* [Collected material]:
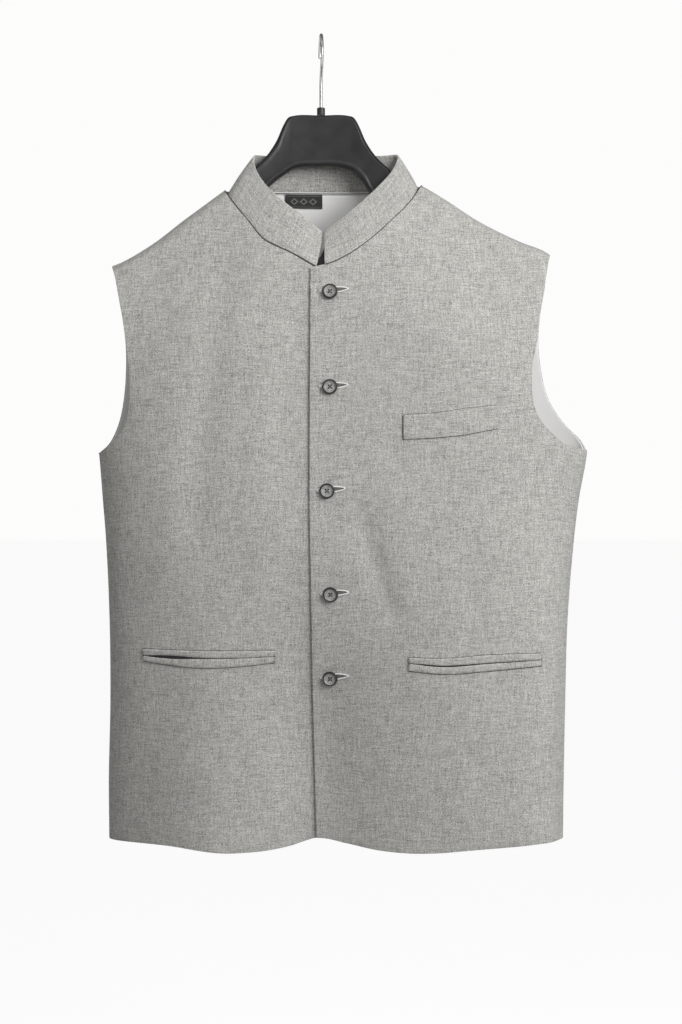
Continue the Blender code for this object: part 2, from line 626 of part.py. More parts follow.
def make_hook():
    """Round steel wire along the hook's route."""
    route = hook_route()
    curve = bpy.data.curves.new("hanger_hook", "CURVE")
    curve.dimensions = "3D"
    curve.bevel_depth = WIRE
    curve.bevel_resolution = 2
    curve.use_fill_caps = True
    line = curve.splines.new("POLY")
    line.points.add(len(route) - 1)
    for point, place in zip(line.points, route):
        point.co = (*place, 1.0)
    piece = bpy.data.objects.new("hanger_hook", curve)
    JACKET.objects.link(piece)
    curve.materials.append(finish("hanger_hook", STEEL, 0.25, 1.0))
    piece.rotation_euler.z = math.radians(HOOK_YAW)
    return piece


def make_label(back):
    """A plain woven tab on the lining, below the back neck seam."""
    x, z = np.meshgrid(np.linspace(*LABEL_X, 5), np.linspace(*LABEL_Z, 3))
    grid = stack(np.stack([x, z], -1), back_y(x, z))
    inside = -(WALL + LINING_GAP + LINING_WALL + LINING_GAP)
    grid = grid + np.array([0.0, 1.0, 0.0]) * inside * LABEL_OFF
    return cloth("neck_label", grid, LABEL_WALL, -1.0, flip=True, colour=BLACK)


for old in list(bpy.data.objects):
    bpy.data.objects.remove(old, do_unlink=True)
JACKET = bpy.data.collections.new("nehru_jacket")
CUTTERS = bpy.data.collections.new("cutters")
for group in (JACKET, CUTTERS):
    bpy.context.scene.collection.children.link(group)

# The right front's and the left front's columns run opposite ways, so one is flipped
cloth("front_left", front_panel("left"), WALL)
cloth("front_right", front_panel("right"), WALL, flip=True)
BACK = back_panel()
cloth("back", BACK, WALL, flip=True)
cloth("back_lining", lining_panel(BACK), LINING_WALL, flip=True, colour=SATIN, roughness=0.5)
make_collar()
make_strip("breast_welt", BREAST, "top", "foot")
for where, table in (("right", WAIST_RIGHT), ("left", WAIST_LEFT)):
    make_strip("waist_jet_upper_" + where, table, "top", "slit", shift_lower=SLIT / 2.0)
    make_strip("waist_jet_lower_" + where, table, "slit", "foot", shift_upper=-SLIT / 2.0)
pins = hole_cutter()
for number, (x, z) in enumerate(zip(BUTTONS["x"], BUTTONS["z"]), 1):
    make_button("button_" + str(number), x, z, pins)
make_label(BACK)
make_hanger()
make_ferrule()
make_hook()
for cutter in CUTTERS.objects:
    cutter.hide_render = True
    cutter.display_type = "WIRE"
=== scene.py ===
"""The looks of a sleeveless Nehru jacket, buttoned up, on a moulded coat hanger.

Metres, +Z up. The front faces -Y and the wearer's left is +X. The cloth is laid on the same
hollow form as the solids, on finer grids, with its creases, seams, buttonholes and stitches.
"""
import math

import bpy
import numpy as np
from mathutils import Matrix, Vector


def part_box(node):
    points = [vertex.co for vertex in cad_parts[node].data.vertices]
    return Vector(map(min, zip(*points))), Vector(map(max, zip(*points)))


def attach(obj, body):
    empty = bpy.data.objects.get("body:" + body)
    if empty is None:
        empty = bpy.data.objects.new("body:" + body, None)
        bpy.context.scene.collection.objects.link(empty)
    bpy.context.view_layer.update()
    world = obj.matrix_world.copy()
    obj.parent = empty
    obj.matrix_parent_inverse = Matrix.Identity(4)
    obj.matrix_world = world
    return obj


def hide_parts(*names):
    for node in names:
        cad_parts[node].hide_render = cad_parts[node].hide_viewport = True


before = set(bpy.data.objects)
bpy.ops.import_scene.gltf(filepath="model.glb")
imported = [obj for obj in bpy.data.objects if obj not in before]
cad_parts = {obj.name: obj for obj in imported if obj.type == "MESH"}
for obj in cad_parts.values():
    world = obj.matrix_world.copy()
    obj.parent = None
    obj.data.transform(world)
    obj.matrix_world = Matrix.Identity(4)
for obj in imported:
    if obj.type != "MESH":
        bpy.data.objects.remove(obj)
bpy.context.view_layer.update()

# Cloth
WALL = 0.0020
LINING_WALL = 0.0010
COLLAR_WALL = 0.0024
WELT_WALL = 0.0014
LABEL_WALL = 0.0005
GAP = 0.0003
RIM = 0.0005
UNDER_SHORT = 0.0004
LINING_GAP = 0.0007
LAP_IN = 0.0032
LAP_FADE = (-0.060, -0.020)
SEAM_OFF = GAP / 2.0 + RIM

# Hollow form: a ridge over the shoulders, and a front and a back swelling from it
SWEEP = 0.018
SWEEP_REACH = 0.230
FOLD_EDGE = 0.07
TWIST = {"slope": 0.150, "x": 0.0155, "from": 0.42, "to": 0.90}
SHOULDER_DROP = 0.014
CHEST_DROP = 0.170
ARM_FADE = (0.04, 0.16)
SHOULDER = {
    "x": (-0.2165, -0.2045, -0.1715, -0.1440, -0.1160, -0.1006, -0.0450, 0.0040,
          0.0520, 0.1055, 0.1295, 0.1630, 0.2060, 0.2310, 0.2375),
    "z": (-0.2430, -0.2379, -0.2173, -0.1954, -0.1741, -0.1626, -0.1280, -0.1120,
          -0.1260, -0.1575, -0.1725, -0.1951, -0.2172, -0.2270, -0.2310),
}
OUTLINE = {
    "z": (-0.8390, -0.7800, -0.6960, -0.6120, -0.5280, -0.4860, -0.4350, -0.3400, -0.2400, -0.1200),
    "right": (-0.2240, -0.2240, -0.2214, -0.2212, -0.2240, -0.2270, -0.2310, -0.2420, -0.2460, -0.2460),
    "left": (0.2484, 0.2495, 0.2520, 0.2553, 0.2628, 0.2682, 0.2772, 0.2790, 0.2760, 0.2740),
    "front": (0.064, 0.064, 0.066, 0.070, 0.073, 0.073, 0.072, 0.070, 0.064, 0.060),
    "back": (0.040, 0.040, 0.041, 0.043, 0.045, 0.046, 0.047, 0.046, 0.042, 0.036),
    "square": (2.0, 2.0, 2.1, 2.2, 2.3, 2.3, 2.4, 2.4, 2.4, 2.4),
}
SHOULDER_HALF = {"x": (0.0, 0.09, 0.15, 0.22, 0.24), "half": (0.013, 0.013, 0.016, 0.021, 0.021)}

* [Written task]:
Transcribe, word for word, every line from the line with "# The right" to the line with "obj.parent = None", inclusive, and output nothing else.

* [Task answer]:
# The right front's and the left front's columns run opposite ways, so one is flipped
cloth("front_left", front_panel("left"), WALL)
cloth("front_right", front_panel("right"), WALL, flip=True)
BACK = back_panel()
cloth("back", BACK, WALL, flip=True)
cloth("back_lining", lining_panel(BACK), LINING_WALL, flip=True, colour=SATIN, roughness=0.5)
make_collar()
make_strip("breast_welt", BREAST, "top", "foot")
for where, table in (("right", WAIST_RIGHT), ("left", WAIST_LEFT)):
    make_strip("waist_jet_upper_" + where, table, "top", "slit", shift_lower=SLIT / 2.0)
    make_strip("waist_jet_lower_" + where, table, "slit", "foot", shift_upper=-SLIT / 2.0)
pins = hole_cutter()
for number, (x, z) in enumerate(zip(BUTTONS["x"], BUTTONS["z"]), 1):
    make_button("button_" + str(number), x, z, pins)
make_label(BACK)
make_hanger()
make_ferrule()
make_hook()
for cutter in CUTTERS.objects:
    cutter.hide_render = True
    cutter.display_type = "WIRE"
=== scene.py ===
"""The looks of a sleeveless Nehru jacket, buttoned up, on a moulded coat hanger.

Metres, +Z up. The front faces -Y and the wearer's left is +X. The cloth is laid on the same
hollow form as the solids, on finer grids, with its creases, seams, buttonholes and stitches.
"""
import math

import bpy
import numpy as np
from mathutils import Matrix, Vector


def part_box(node):
    points = [vertex.co for vertex in cad_parts[node].data.vertices]
    return Vector(map(min, zip(*points))), Vector(map(max, zip(*points)))


def attach(obj, body):
    empty = bpy.data.objects.get("body:" + body)
    if empty is None:
        empty = bpy.data.objects.new("body:" + body, None)
        bpy.context.scene.collection.objects.link(empty)
    bpy.context.view_layer.update()
    world = obj.matrix_world.copy()
    obj.parent = empty
    obj.matrix_parent_inverse = Matrix.Identity(4)
    obj.matrix_world = world
    return obj


def hide_parts(*names):
    for node in names:
        cad_parts[node].hide_render = cad_parts[node].hide_viewport = True


before = set(bpy.data.objects)
bpy.ops.import_scene.gltf(filepath="model.glb")
imported = [obj for obj in bpy.data.objects if obj not in before]
cad_parts = {obj.name: obj for obj in imported if obj.type == "MESH"}
for obj in cad_parts.values():
    world = obj.matrix_world.copy()
    obj.parent = None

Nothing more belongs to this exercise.